I. The question involved here, it seems to us, is not whether an appeal lies from an order of a county court incorporating a city of the fourth class, considered abstractly, but whether the so called "remonstrators" in this case had the right to appeal. The order of the County Court of St. Louis County has the force and effect of a judgment. [State ex inf. v. Fleming, 147 Mo. 1, 10.] It finally disposes of the matter and is, therefore, a final judgment. Had the petitioners been aggrieved by this judgment, there is no doubt but that under Section 3956, Revised Statutes 1909, they would have been entitled to an appeal to the circuit court, and thereupon that court would have become possessed of the cause and authorized to hear and determine it as though it had originated therein. [Sec. 4091, R.S. 1909; State v. Wiethaupt, 238 Mo. 155; State v. McElhinney, 246 Mo. 44.] Whether "remonstrators" had the right to appeal rests upon other considerations. The relevant portion of the statute relating to the incorporation of cities of the fourth class (Sec. 8529, R.S. 1909) is as follows:
"Any city or town of the State not incorporated may become a city of the class to which its population would entitle it under this article, and be incorporated under the law for the government of cities of that class, in the following manner: Whenever a majority of the inhabitants of any such city or town shall present a petition to the county court of the county in which such city or town is situated, setting forth the metes and bounds of their city or town and commons, and praying that they may be incorporated, and a police established for their local government, and for the preservation and regulation of any commons appertaining to such city or town, and if the court shall be satisfied that a majority of the taxable inhabitants of such town have signed such petition, the court shall declare such city or town incorporated."
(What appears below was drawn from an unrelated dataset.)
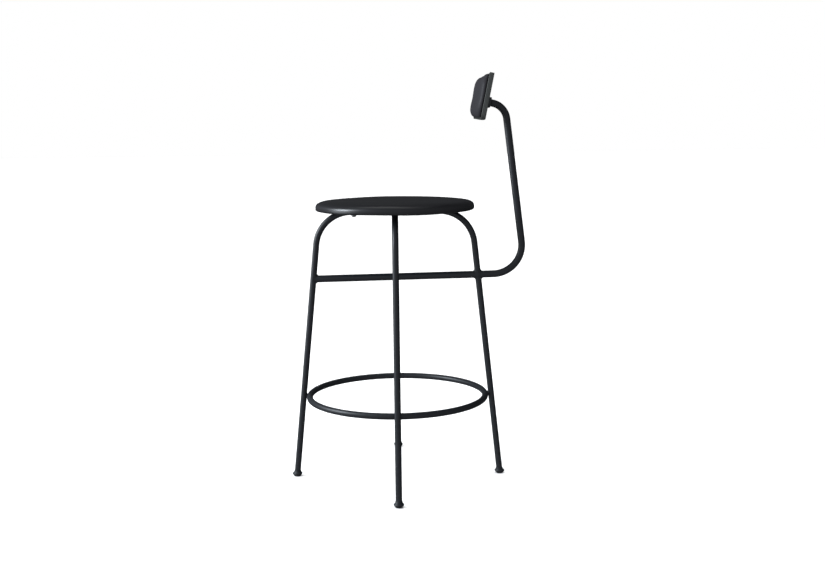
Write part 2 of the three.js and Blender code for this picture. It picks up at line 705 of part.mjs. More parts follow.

The procedure prescribed is brief and simple. "Whenever a majority of the inhabitants shall present a petition to the county court, . . . praying that they may be incorporated, . . . if the court shall be satisfied that a majority of the taxable inhabitants . . . have signed such petition, the court shall declare such city or town incorporated." No notice of any kind is required. It is not necessary that the petition shall have been on file for any length of time, or even that it shall have been filed at all, before being taken up for consideration by the court. Upon its presentation the court may immediately proceed to determine whether it is signed by a majority of the taxable inhabitants, and, if it is satisfied that such is the case, may make its order of incorporation without further ado. Not only, therefore, is notice not required, but the statute does not contain the slightest implication that the taxable inhabitants of the territory sought to be incorporated, who do not sign the petition, may appear and contest it. It must be borne in mind that this proceeding is not an "action" within the meaning of the code wherein any person may be a defendant who has or claims an interest in the controversy adverse to the plaintiff. It is a special statutory proceeding. The statute that created the right provides the remedy and prescribes the procedure. It is complete within itself and it alone, therefore, determines who may be parties. [1. C.J. 988, n. 72.] Taking it as the criterion it must be held that the proceeding is in no sense adversary. The action of the citizens and taxpayers of Overland Park, in filing a remonstrance in order to become parties, was entirely futile. Their relation to the proceeding might be considered that of amici curiae, but nothing more. It follows that they were not entitled to appeal.
II. It is said that taxpayers who are opposed to incorporating a given territory into a city should be accorded the right to be heard in a proceeding instituted for that purpose because, if sustained, it subjects them to the burdens of municipal taxation. In answer to this contention it is sufficient to say that the giving or withholding of such right is a matter that rests wholly within the discretion of the Legislature. It is not essential to the validity of the proceeding that all taxpayers who may be affected thereby have their day in court. The Legislature has the power to incorporate territory into a city with or without the consent of its inhabitants (St. Louis v. Allen, 13 Mo. 400; Taylor v. Carondelet, 32 Mo. 105, 110), provided it does it by general law. [Cons. Art. IX, Sec. 7.] And while the county court in passing upon the petition is performing a judicial function and its pronouncement thereon is a judgment, yet all the agencies invoked by the statute — the majority of the taxable inhabitants, their petition and the county court — taken collectively, is but the instrumentality through which, in the manner prescribed, the Legislative power is exercised in creating cities of the fourth class.
The judgment of the circuit court is affirmed. Brown and Small, CC., concur.
The foregoing opinion of RAGLAND, C., is adopted as the opinion of the court. All of the judges concur.